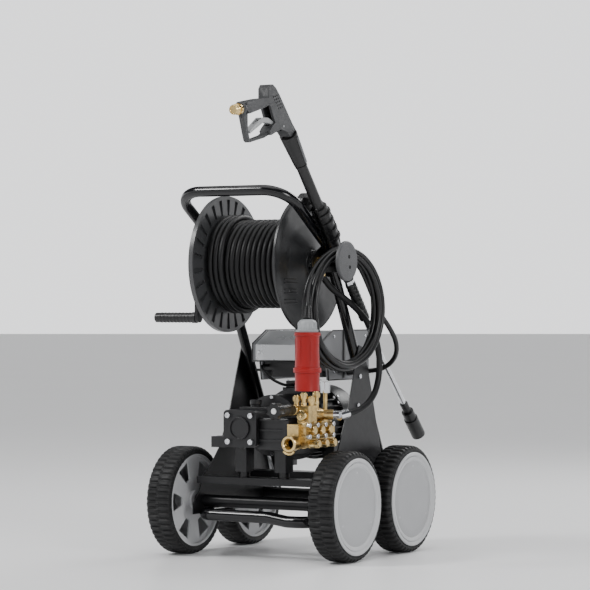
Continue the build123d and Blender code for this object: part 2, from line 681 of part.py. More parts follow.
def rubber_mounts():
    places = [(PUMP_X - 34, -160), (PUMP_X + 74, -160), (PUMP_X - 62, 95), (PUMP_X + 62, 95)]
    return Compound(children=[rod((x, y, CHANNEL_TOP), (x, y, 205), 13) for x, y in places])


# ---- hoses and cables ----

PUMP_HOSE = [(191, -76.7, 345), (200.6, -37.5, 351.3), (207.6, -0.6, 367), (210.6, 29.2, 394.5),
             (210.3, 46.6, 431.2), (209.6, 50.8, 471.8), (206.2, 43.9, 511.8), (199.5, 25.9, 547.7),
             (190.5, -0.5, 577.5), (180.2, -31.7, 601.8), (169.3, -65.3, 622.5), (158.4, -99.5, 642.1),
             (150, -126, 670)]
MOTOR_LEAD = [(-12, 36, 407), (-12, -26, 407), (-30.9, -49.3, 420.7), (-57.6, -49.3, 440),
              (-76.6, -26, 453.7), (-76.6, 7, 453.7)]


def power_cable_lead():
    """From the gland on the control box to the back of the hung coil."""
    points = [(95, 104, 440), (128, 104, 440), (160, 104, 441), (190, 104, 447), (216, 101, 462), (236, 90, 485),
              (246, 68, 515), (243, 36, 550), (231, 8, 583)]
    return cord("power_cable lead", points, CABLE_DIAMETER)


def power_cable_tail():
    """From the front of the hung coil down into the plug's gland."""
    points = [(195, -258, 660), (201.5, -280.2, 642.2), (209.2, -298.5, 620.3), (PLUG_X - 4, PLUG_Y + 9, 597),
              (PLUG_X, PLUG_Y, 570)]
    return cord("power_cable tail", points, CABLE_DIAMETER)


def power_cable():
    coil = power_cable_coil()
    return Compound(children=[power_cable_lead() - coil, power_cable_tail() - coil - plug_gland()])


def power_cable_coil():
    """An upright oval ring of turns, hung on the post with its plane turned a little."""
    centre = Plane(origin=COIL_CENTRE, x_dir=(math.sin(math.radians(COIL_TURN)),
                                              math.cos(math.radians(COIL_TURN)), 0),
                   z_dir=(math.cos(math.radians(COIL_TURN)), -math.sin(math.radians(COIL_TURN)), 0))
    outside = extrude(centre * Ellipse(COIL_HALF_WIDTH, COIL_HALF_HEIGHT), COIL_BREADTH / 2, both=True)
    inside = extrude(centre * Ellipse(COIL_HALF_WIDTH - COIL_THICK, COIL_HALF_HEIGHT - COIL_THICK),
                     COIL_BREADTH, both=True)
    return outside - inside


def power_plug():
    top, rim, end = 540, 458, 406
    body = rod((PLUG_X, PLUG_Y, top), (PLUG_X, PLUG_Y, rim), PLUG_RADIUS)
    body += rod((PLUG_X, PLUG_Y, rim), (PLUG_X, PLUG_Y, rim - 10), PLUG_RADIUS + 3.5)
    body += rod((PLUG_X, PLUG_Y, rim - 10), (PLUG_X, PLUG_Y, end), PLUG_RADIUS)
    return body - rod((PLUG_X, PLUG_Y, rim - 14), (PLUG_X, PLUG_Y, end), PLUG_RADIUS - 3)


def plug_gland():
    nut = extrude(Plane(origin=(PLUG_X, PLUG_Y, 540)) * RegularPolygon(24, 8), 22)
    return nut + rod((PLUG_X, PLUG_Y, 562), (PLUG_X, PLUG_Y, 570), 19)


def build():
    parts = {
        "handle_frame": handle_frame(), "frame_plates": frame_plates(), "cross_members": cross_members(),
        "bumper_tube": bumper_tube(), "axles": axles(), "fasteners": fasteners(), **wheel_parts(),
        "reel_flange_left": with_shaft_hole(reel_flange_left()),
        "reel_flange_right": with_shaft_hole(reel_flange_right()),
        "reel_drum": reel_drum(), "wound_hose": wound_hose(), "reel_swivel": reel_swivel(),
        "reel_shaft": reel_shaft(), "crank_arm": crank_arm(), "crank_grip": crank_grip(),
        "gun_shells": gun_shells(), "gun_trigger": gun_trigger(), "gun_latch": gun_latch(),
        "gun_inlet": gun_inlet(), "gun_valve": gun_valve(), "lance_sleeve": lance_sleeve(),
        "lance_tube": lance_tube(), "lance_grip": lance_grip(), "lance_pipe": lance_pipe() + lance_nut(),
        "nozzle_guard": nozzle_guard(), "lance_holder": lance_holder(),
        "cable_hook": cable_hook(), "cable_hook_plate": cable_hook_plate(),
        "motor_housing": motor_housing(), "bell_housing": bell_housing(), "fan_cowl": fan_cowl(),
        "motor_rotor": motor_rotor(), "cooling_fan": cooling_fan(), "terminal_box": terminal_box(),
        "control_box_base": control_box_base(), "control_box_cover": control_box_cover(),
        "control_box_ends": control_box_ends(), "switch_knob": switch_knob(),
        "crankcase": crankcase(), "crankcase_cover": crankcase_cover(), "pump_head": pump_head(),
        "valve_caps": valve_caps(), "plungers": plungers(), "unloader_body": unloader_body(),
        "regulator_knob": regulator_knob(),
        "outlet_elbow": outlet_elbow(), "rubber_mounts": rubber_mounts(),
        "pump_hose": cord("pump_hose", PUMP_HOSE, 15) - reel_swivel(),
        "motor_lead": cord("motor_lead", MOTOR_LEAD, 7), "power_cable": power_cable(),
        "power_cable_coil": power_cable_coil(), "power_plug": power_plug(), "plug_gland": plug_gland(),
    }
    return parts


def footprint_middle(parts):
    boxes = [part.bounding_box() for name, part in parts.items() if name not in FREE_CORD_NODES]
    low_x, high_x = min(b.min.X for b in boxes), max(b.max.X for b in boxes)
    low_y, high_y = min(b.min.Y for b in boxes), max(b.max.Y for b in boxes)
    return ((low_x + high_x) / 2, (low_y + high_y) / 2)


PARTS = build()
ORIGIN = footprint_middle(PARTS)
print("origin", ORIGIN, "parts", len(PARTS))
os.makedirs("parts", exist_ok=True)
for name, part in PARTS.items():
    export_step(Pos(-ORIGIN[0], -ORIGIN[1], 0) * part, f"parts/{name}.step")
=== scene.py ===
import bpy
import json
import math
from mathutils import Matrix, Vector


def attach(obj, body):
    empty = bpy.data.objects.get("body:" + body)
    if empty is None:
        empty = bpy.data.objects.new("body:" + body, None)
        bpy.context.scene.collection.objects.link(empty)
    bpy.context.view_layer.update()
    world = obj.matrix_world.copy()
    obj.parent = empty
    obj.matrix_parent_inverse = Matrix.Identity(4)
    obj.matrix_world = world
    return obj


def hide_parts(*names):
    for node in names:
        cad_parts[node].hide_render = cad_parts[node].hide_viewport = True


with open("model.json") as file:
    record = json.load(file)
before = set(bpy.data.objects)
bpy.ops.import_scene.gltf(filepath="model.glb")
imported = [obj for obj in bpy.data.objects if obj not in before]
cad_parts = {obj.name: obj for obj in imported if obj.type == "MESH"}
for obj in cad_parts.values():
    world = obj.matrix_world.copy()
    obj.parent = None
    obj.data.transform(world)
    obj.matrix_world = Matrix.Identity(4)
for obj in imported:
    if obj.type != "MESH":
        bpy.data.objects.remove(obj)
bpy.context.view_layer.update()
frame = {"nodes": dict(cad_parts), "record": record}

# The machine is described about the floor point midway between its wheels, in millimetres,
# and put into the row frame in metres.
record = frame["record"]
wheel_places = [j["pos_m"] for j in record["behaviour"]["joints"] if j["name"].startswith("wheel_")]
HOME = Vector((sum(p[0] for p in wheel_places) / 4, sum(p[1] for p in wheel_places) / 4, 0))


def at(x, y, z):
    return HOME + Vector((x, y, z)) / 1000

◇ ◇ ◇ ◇

WORK REQUIRED |
Taking the lines above, repeat exactly those from the line that contains "PARTS = build()" through the line that contains "obj.matrix_parent_inverse = Matrix.Identity(4)", and both of those lines as well. Include nothing else.

PROBLEM SOLUTION |
PARTS = build()
ORIGIN = footprint_middle(PARTS)
print("origin", ORIGIN, "parts", len(PARTS))
os.makedirs("parts", exist_ok=True)
for name, part in PARTS.items():
    export_step(Pos(-ORIGIN[0], -ORIGIN[1], 0) * part, f"parts/{name}.step")
=== scene.py ===
import bpy
import json
import math
from mathutils import Matrix, Vector


def attach(obj, body):
    empty = bpy.data.objects.get("body:" + body)
    if empty is None:
        empty = bpy.data.objects.new("body:" + body, None)
        bpy.context.scene.collection.objects.link(empty)
    bpy.context.view_layer.update()
    world = obj.matrix_world.copy()
    obj.parent = empty
    obj.matrix_parent_inverse = Matrix.Identity(4)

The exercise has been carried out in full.